Task brief - Write down every entry below once more, exactly.

===== Records to use

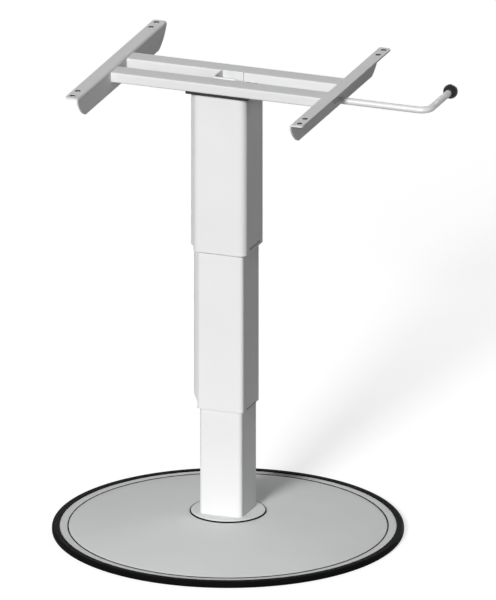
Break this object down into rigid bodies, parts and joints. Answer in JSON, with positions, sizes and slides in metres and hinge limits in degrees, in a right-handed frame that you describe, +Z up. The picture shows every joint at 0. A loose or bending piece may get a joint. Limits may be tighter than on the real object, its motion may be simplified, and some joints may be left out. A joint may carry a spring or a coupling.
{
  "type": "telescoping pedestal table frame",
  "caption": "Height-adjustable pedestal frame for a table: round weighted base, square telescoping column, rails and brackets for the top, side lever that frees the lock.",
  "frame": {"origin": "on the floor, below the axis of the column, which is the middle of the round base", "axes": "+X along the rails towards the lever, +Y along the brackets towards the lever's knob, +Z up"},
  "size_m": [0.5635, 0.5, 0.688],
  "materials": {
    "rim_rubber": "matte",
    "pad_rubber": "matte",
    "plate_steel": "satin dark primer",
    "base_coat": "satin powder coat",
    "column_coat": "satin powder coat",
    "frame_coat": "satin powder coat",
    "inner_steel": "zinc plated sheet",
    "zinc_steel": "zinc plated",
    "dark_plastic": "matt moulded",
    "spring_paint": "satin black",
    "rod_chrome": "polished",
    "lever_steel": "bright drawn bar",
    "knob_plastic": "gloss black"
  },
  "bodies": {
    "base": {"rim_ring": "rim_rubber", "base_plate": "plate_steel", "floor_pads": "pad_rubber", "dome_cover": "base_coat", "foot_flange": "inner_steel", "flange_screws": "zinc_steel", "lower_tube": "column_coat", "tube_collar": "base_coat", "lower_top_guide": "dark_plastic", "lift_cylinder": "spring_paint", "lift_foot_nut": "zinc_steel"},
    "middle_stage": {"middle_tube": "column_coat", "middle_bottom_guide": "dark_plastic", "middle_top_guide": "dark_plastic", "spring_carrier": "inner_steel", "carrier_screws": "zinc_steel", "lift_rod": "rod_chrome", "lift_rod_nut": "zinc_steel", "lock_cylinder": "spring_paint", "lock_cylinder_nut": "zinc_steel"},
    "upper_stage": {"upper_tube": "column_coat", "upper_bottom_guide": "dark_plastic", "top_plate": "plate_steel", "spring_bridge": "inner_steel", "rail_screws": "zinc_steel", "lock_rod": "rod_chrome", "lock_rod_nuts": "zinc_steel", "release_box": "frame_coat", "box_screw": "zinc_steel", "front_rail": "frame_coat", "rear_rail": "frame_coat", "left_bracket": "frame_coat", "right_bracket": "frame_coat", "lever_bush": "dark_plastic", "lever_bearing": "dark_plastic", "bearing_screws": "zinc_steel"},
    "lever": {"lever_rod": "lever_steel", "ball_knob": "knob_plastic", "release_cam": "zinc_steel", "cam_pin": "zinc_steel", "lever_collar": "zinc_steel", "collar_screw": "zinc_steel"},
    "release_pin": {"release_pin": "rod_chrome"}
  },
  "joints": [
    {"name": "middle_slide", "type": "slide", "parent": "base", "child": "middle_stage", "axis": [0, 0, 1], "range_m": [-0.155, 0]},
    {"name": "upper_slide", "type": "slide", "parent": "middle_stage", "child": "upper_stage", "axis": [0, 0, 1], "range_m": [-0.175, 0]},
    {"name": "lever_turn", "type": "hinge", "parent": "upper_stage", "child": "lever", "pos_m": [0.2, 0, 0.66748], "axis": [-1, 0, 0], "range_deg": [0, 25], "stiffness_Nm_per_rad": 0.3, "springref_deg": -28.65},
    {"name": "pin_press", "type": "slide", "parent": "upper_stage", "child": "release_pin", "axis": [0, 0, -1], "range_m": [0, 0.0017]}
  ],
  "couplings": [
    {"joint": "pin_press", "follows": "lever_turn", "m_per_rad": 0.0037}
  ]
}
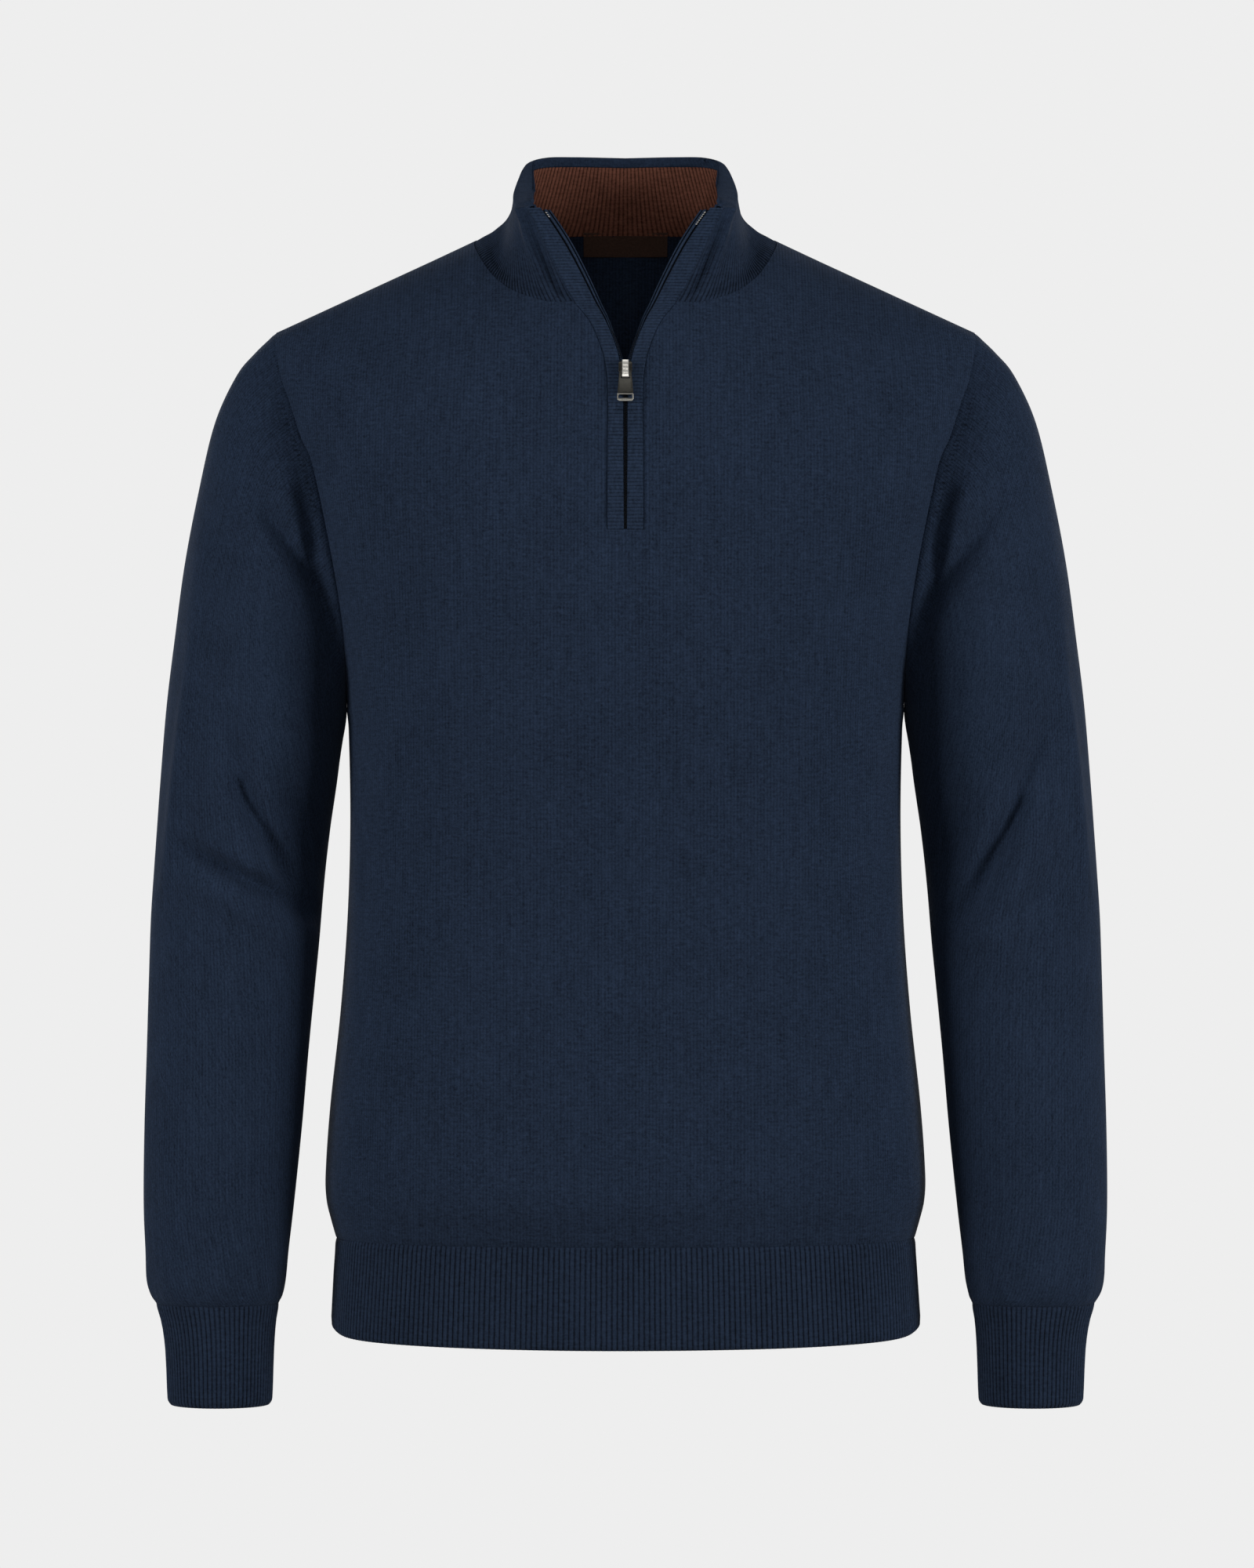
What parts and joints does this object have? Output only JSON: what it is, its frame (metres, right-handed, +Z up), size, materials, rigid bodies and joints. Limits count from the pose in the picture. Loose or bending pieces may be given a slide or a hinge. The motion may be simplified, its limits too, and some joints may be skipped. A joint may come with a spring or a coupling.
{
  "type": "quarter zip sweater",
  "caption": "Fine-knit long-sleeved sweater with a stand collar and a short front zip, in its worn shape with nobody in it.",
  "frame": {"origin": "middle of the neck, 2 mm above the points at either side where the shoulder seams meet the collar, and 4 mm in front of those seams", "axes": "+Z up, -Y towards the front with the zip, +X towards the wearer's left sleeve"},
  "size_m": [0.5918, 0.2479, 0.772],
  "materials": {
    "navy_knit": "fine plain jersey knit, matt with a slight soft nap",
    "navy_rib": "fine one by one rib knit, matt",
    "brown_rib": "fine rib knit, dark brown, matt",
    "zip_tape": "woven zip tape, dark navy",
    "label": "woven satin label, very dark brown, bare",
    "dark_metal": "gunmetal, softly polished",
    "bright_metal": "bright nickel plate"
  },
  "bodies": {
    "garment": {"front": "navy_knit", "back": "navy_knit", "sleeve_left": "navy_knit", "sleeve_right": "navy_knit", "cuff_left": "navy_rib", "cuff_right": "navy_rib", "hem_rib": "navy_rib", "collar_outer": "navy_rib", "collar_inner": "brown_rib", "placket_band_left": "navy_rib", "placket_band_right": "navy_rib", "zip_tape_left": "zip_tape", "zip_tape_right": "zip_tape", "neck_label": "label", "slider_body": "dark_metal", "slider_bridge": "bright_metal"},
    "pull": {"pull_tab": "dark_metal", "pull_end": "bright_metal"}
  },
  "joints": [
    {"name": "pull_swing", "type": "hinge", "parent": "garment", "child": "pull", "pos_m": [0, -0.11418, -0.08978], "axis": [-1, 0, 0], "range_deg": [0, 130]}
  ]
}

==========

Result of this task -
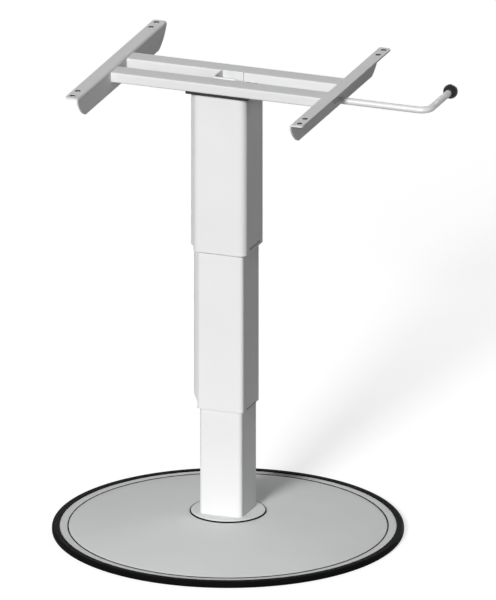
Break this object down into rigid bodies, parts and joints. Answer in JSON, with positions, sizes and slides in metres and hinge limits in degrees, in a right-handed frame that you describe, +Z up. The picture shows every joint at 0. A loose or bending piece may get a joint. Limits may be tighter than on the real object, its motion may be simplified, and some joints may be left out. A joint may carry a spring or a coupling.
{
  "type": "telescoping pedestal table frame",
  "caption": "Height-adjustable pedestal frame for a table: round weighted base, square telescoping column, rails and brackets for the top, side lever that frees the lock.",
  "frame": {"origin": "on the floor, below the axis of the column, which is the middle of the round base", "axes": "+X along the rails towards the lever, +Y along the brackets towards the lever's knob, +Z up"},
  "size_m": [0.5635, 0.5, 0.688],
  "materials": {
    "rim_rubber": "matte",
    "pad_rubber": "matte",
    "plate_steel": "satin dark primer",
    "base_coat": "satin powder coat",
    "column_coat": "satin powder coat",
    "frame_coat": "satin powder coat",
    "inner_steel": "zinc plated sheet",
    "zinc_steel": "zinc plated",
    "dark_plastic": "matt moulded",
    "spring_paint": "satin black",
    "rod_chrome": "polished",
    "lever_steel": "bright drawn bar",
    "knob_plastic": "gloss black"
  },
  "bodies": {
    "base": {"rim_ring": "rim_rubber", "base_plate": "plate_steel", "floor_pads": "pad_rubber", "dome_cover": "base_coat", "foot_flange": "inner_steel", "flange_screws": "zinc_steel", "lower_tube": "column_coat", "tube_collar": "base_coat", "lower_top_guide": "dark_plastic", "lift_cylinder": "spring_paint", "lift_foot_nut": "zinc_steel"},
    "middle_stage": {"middle_tube": "column_coat", "middle_bottom_guide": "dark_plastic", "middle_top_guide": "dark_plastic", "spring_carrier": "inner_steel", "carrier_screws": "zinc_steel", "lift_rod": "rod_chrome", "lift_rod_nut": "zinc_steel", "lock_cylinder": "spring_paint", "lock_cylinder_nut": "zinc_steel"},
    "upper_stage": {"upper_tube": "column_coat", "upper_bottom_guide": "dark_plastic", "top_plate": "plate_steel", "spring_bridge": "inner_steel", "rail_screws": "zinc_steel", "lock_rod": "rod_chrome", "lock_rod_nuts": "zinc_steel", "release_box": "frame_coat", "box_screw": "zinc_steel", "front_rail": "frame_coat", "rear_rail": "frame_coat", "left_bracket": "frame_coat", "right_bracket": "frame_coat", "lever_bush": "dark_plastic", "lever_bearing": "dark_plastic", "bearing_screws": "zinc_steel"},
    "lever": {"lever_rod": "lever_steel", "ball_knob": "knob_plastic", "release_cam": "zinc_steel", "cam_pin": "zinc_steel", "lever_collar": "zinc_steel", "collar_screw": "zinc_steel"},
    "release_pin": {"release_pin": "rod_chrome"}
  },
  "joints": [
    {"name": "middle_slide", "type": "slide", "parent": "base", "child": "middle_stage", "axis": [0, 0, 1], "range_m": [-0.155, 0]},
    {"name": "upper_slide", "type": "slide", "parent": "middle_stage", "child": "upper_stage", "axis": [0, 0, 1], "range_m": [-0.175, 0]},
    {"name": "lever_turn", "type": "hinge", "parent": "upper_stage", "child": "lever", "pos_m": [0.2, 0, 0.66748], "axis": [-1, 0, 0], "range_deg": [0, 25], "stiffness_Nm_per_rad": 0.3, "springref_deg": -28.65},
    {"name": "pin_press", "type": "slide", "parent": "upper_stage", "child": "release_pin", "axis": [0, 0, -1], "range_m": [0, 0.0017]}
  ],
  "couplings": [
    {"joint": "pin_press", "follows": "lever_turn", "m_per_rad": 0.0037}
  ]
}
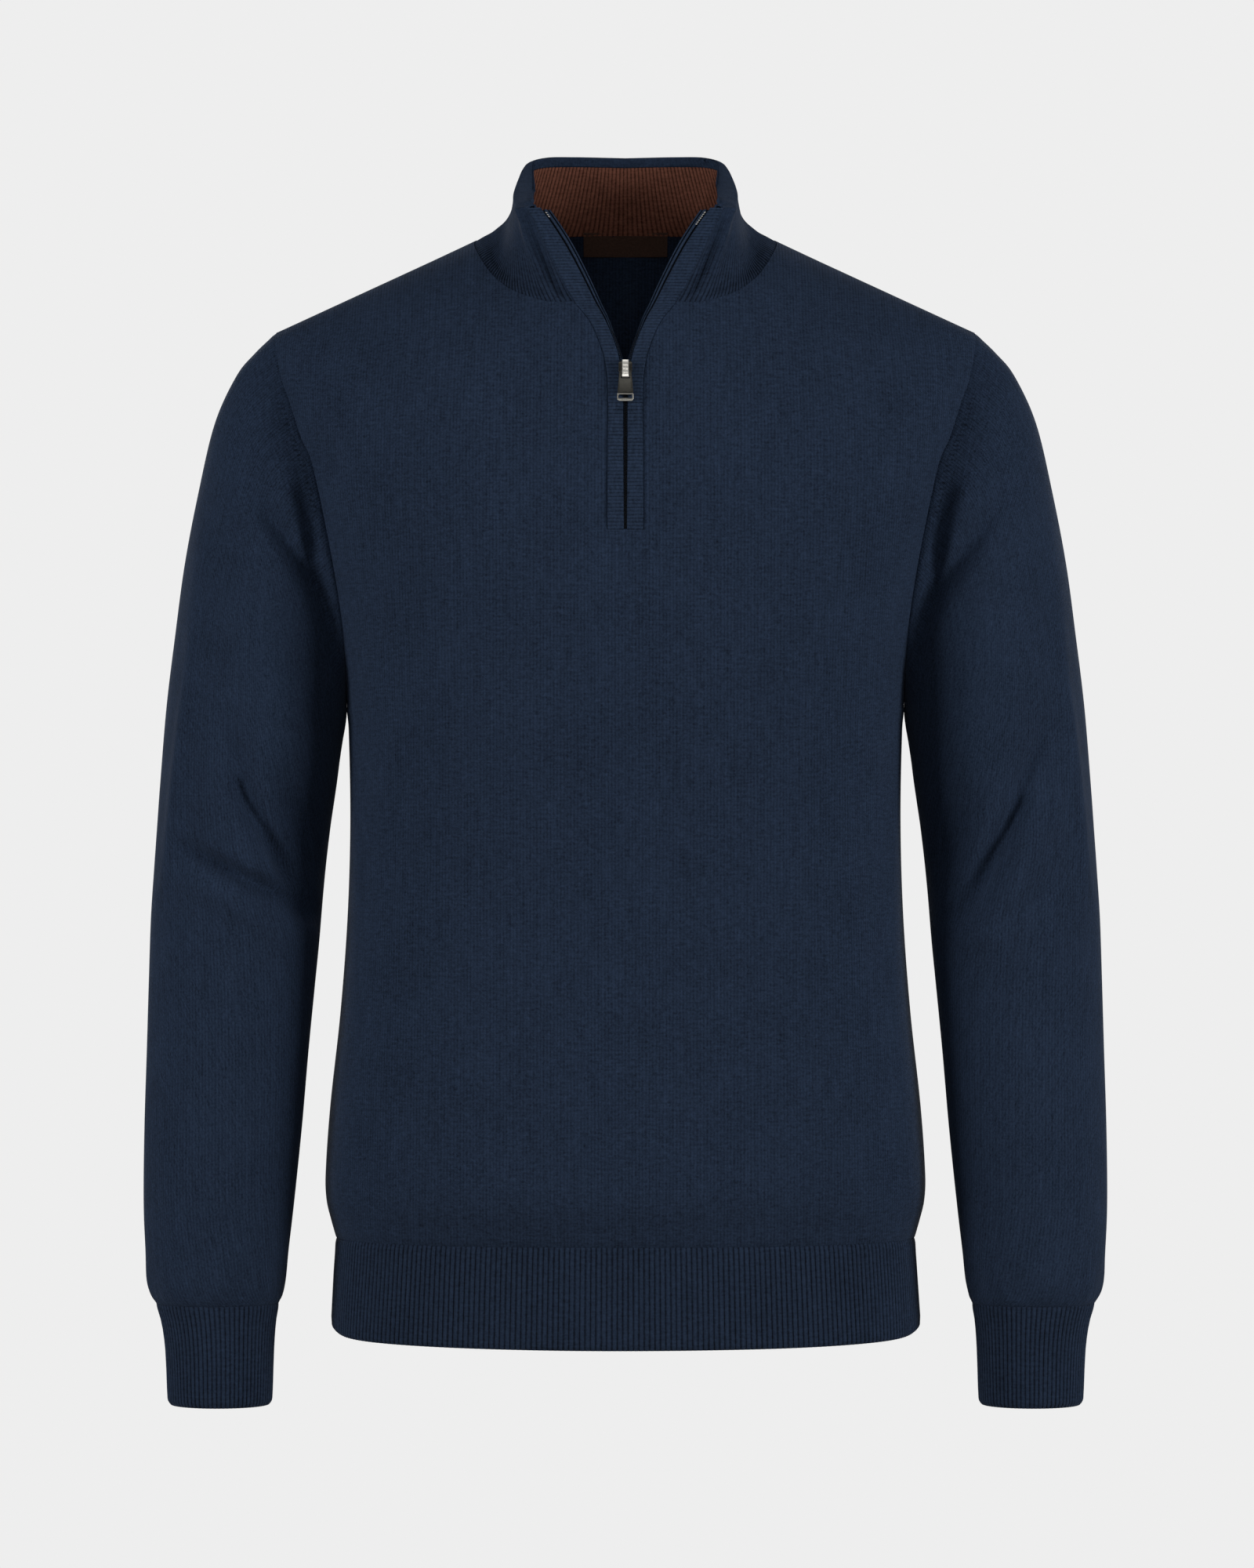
What parts and joints does this object have? Output only JSON: what it is, its frame (metres, right-handed, +Z up), size, materials, rigid bodies and joints. Limits count from the pose in the picture. Loose or bending pieces may be given a slide or a hinge. The motion may be simplified, its limits too, and some joints may be skipped. A joint may come with a spring or a coupling.
{
  "type": "quarter zip sweater",
  "caption": "Fine-knit long-sleeved sweater with a stand collar and a short front zip, in its worn shape with nobody in it.",
  "frame": {"origin": "middle of the neck, 2 mm above the points at either side where the shoulder seams meet the collar, and 4 mm in front of those seams", "axes": "+Z up, -Y towards the front with the zip, +X towards the wearer's left sleeve"},
  "size_m": [0.5918, 0.2479, 0.772],
  "materials": {
    "navy_knit": "fine plain jersey knit, matt with a slight soft nap",
    "navy_rib": "fine one by one rib knit, matt",
    "brown_rib": "fine rib knit, dark brown, matt",
    "zip_tape": "woven zip tape, dark navy",
    "label": "woven satin label, very dark brown, bare",
    "dark_metal": "gunmetal, softly polished",
    "bright_metal": "bright nickel plate"
  },
  "bodies": {
    "garment": {"front": "navy_knit", "back": "navy_knit", "sleeve_left": "navy_knit", "sleeve_right": "navy_knit", "cuff_left": "navy_rib", "cuff_right": "navy_rib", "hem_rib": "navy_rib", "collar_outer": "navy_rib", "collar_inner": "brown_rib", "placket_band_left": "navy_rib", "placket_band_right": "navy_rib", "zip_tape_left": "zip_tape", "zip_tape_right": "zip_tape", "neck_label": "label", "slider_body": "dark_metal", "slider_bridge": "bright_metal"},
    "pull": {"pull_tab": "dark_metal", "pull_end": "bright_metal"}
  },
  "joints": [
    {"name": "pull_swing", "type": "hinge", "parent": "garment", "child": "pull", "pos_m": [0, -0.11418, -0.08978], "axis": [-1, 0, 0], "range_deg": [0, 130]}
  ]
}